El derecho, dicen los tratadistas, es la última ratio. Es decir, debe reservarse para solucionar al final todo aquello que la sociedad no pudo por otros medios, cuando la razón ya no sirve más y se requiere de ejercicios coercitivos. Por eso, quien llega enjuiciado a un proceso penal es la persona que no cumplió con las normas impuestas por la sociedad y el Estado para preservar el orden y evitar la anarquía y la justicia por mano propia. Cuando los creadores del derecho pensaron de esta manera lo hicieron previendo que se alcanzaría así un mayor grado de civilidad y, por tanto, habría espacio para la persuasión y solo deberían llegar a los tribunales causas extremas.
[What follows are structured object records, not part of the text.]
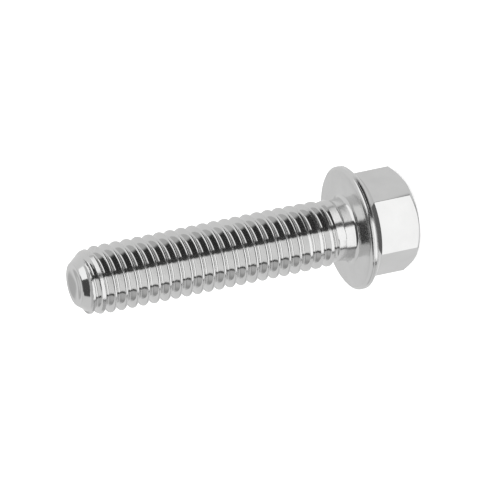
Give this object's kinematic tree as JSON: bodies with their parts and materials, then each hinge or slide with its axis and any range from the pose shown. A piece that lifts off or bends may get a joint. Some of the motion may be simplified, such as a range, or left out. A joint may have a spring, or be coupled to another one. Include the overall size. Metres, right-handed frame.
{
  "type": "flange bolt",
  "caption": "Hexagon head bolt with an integral round flange, a fully threaded shank and a chamfered tip.",
  "frame": {"origin": "centre of the bearing face under the flange, on the bolt's axis", "axes": "+Z along the shank from the head to the tip; two corners of the hexagon on the X axis. The bolt stands on the flat top of its head"},
  "size_m": [0.0106, 0.0106, 0.0303],
  "materials": {
    "polished_steel": "bright polished, with fine turning marks"
  },
  "bodies": {
    "root": {"flange_bolt": "polished_steel"}
  },
  "joints": []
}
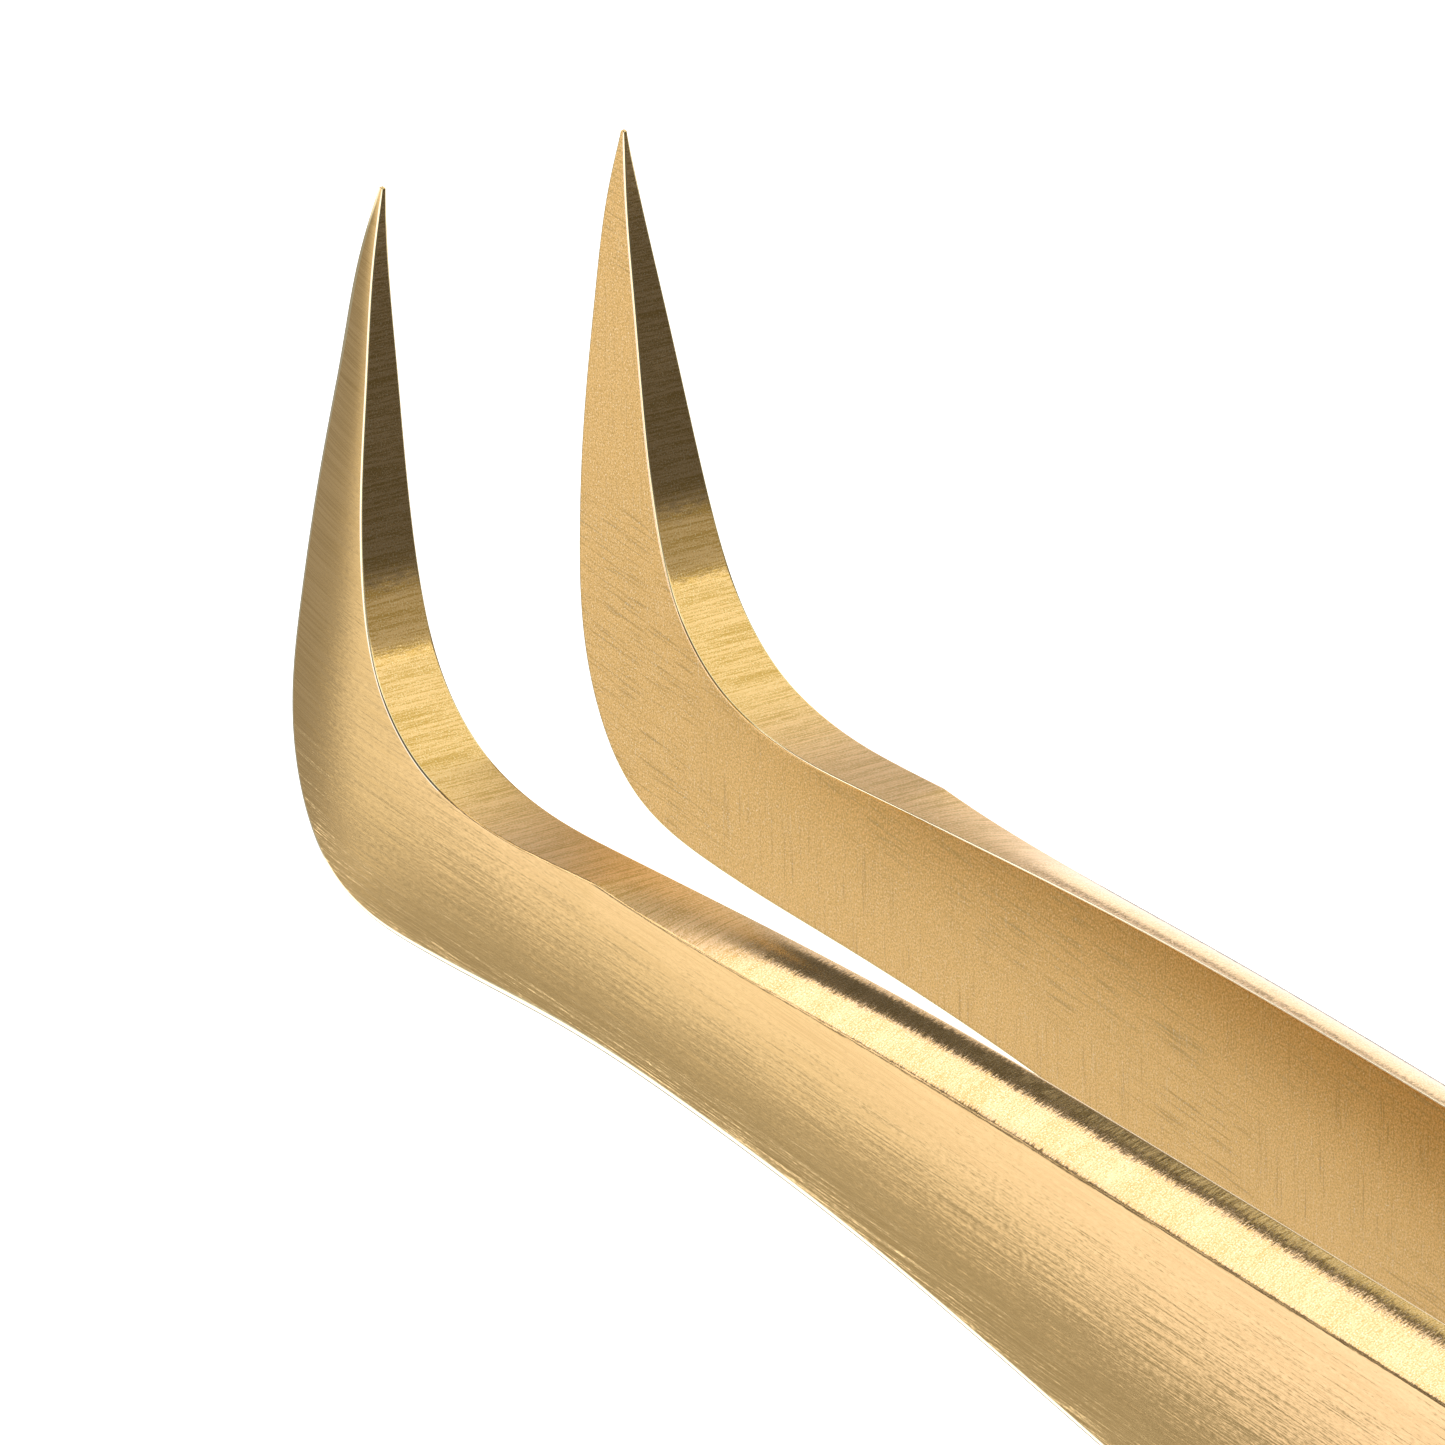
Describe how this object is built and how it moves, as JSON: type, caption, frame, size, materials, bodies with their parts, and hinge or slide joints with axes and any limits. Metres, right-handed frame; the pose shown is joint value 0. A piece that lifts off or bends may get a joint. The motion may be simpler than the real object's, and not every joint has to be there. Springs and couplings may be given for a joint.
{
  "type": "stamp tongs",
  "caption": "Spring-steel tongs with sharp points bent up at a right angle, gold plated, arms welded together at the heel.",
  "frame": {"origin": "midway along the tongs on the middle plane between the arms, on the level they stand on", "axes": "+X from the points to the heel, +Y across the arms, +Z the way the bent points stand"},
  "size_m": [0.1252, 0.0094, 0.0181],
  "materials": {
    "arm_plate": "gold-coloured titanium nitride plate over brushed spring steel, ground edges",
    "filler_plate": "gold-coloured plate, satin"
  },
  "bodies": {
    "heel": {"heel_filler": "filler_plate", "left_heel_leaf": "arm_plate", "right_heel_leaf": "arm_plate"},
    "left_arm": {"left_arm": "arm_plate"},
    "right_arm": {"right_arm": "arm_plate"}
  },
  "joints": [
    {"name": "left_arm_flex", "type": "hinge", "parent": "heel", "child": "left_arm", "pos_m": [0.0475, -0.00185, 0], "axis": [0, 0, -1], "range_deg": [-1, 1.57], "stiffness_Nm_per_rad": 1.8},
    {"name": "right_arm_flex", "type": "hinge", "parent": "heel", "child": "right_arm", "pos_m": [0.0475, 0.00185, 0], "axis": [0, 0, 1], "range_deg": [-1, 1.57], "stiffness_Nm_per_rad": 1.8}
  ],
  "couplings": [
    {"joint": "right_arm_flex", "follows": "left_arm_flex", "ratio": 1}
  ]
}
No obstante, ahora se opta por la judicialización de todo, y es una paradoja, porque es el momento en el que los mecanismos alternativos de resolución de conflictos están más depurados, más tecnificados, con personal más capacitado y con normas que están previstas para hacer eficaces estos modelos. De hecho, las casas de la justicia como la que inauguró el ministro del ramo el martes pasado en Supía, y los centros de conciliación de universidades o entidades como las cámaras de Comercio permiten cumplir con esa máxima que ha hecho carrera de que es mejor un mal arreglo que un buen pleito.
A tribunales se van ahora discusiones entre vecinos, entre profesores de las universidades, entre comunidades, entre usuarios y entidades, entre jefes y subalternos, entre dependencias del Estado. Nada parece escapar a este mal. LA PATRIA informó hace poco sobre cómo se debió acudir a una acción popular para que los vecinos de los barrios La Isla, Marmato y El Nevado de Manizales llegaran a un acuerdo por la fuerza del juez y no por la capacidad del diálogo. Un pacto de cumplimiento obligó a la Alcaldía a tomar una decisión para construir un Centro Integral de Servicios Comunitarios. La decisión, para algunos salomónica, no fue la mejor: se repartirán las funciones en dos espacios, unas en un sector y otras en otro, con lo que se afecta al usuario, que no podrá tener concentradas todas las atenciones.
Este no es el único caso. Hay que recordar cómo en la ciudad, el anterior contralor de Manizales evadió su responsabilidad en el espinoso caso de los sobrecostos de la silletería en el Estadio Palogrande y prefirió acudir a una acción popular para que fuera el Tribunal Contencioso el que se pronunciara de fondo sobre la materia, cosa que no sucede. En la Universidad de Caldas, el Consejo Superior en lugar de asumir una postura frente a una recusación acudió al Consejo de Estado para que le aclarara si podía resolverla o no, con lo que se dilató la decisión y se violó el derecho de un consejero a sesionar durante seis meses. Solo algunos ejemplos, entre muchos.
Los ejemplos de Gustavo Petro en Bogotá y las cientos de tutelas, recursos y demandas que se interpusieron son también prueba de lo aquí dicho, así como el vergonzoso caso local de Empocaldas, en el que aún no se ha dado la última palabra. Pero espacio excepcional merece la salud, sistema que las EPS, IPS y otros más han vuelto un motivo para congestionar los despachos judiciales, al hacer de la tutela un trámite más y no el recurso excepcional para cuando se violan derechos fundamentales. Violentar a los usuarios se les convirtió a estas entidades en un pasatiempo, lo que merece que los jueces empiecen a sancionar a las que procedan de esta manera solo por razones dilatorias.
Mal anda una sociedad que debe llevar a los despachos judiciales todos sus conflictos. Hace falta un trabajo profundo para promover el diálogo entre diferentes, en la solución pacífica de los problemas y para que los nombrados en cargos de decisión, decidan y no deleguen en los jueces su responsabilidad. No podemos seguir congestionando los despachos judiciales porque como sociedad somos incapaces de entendernos. Esto explica mucho de la crispación política en las campañas y de la imposibilidad de concretar acuerdos reales de paz en el país. Todos deberíamos ser conscientes de ello, pues algo tenemos que ver o aportar.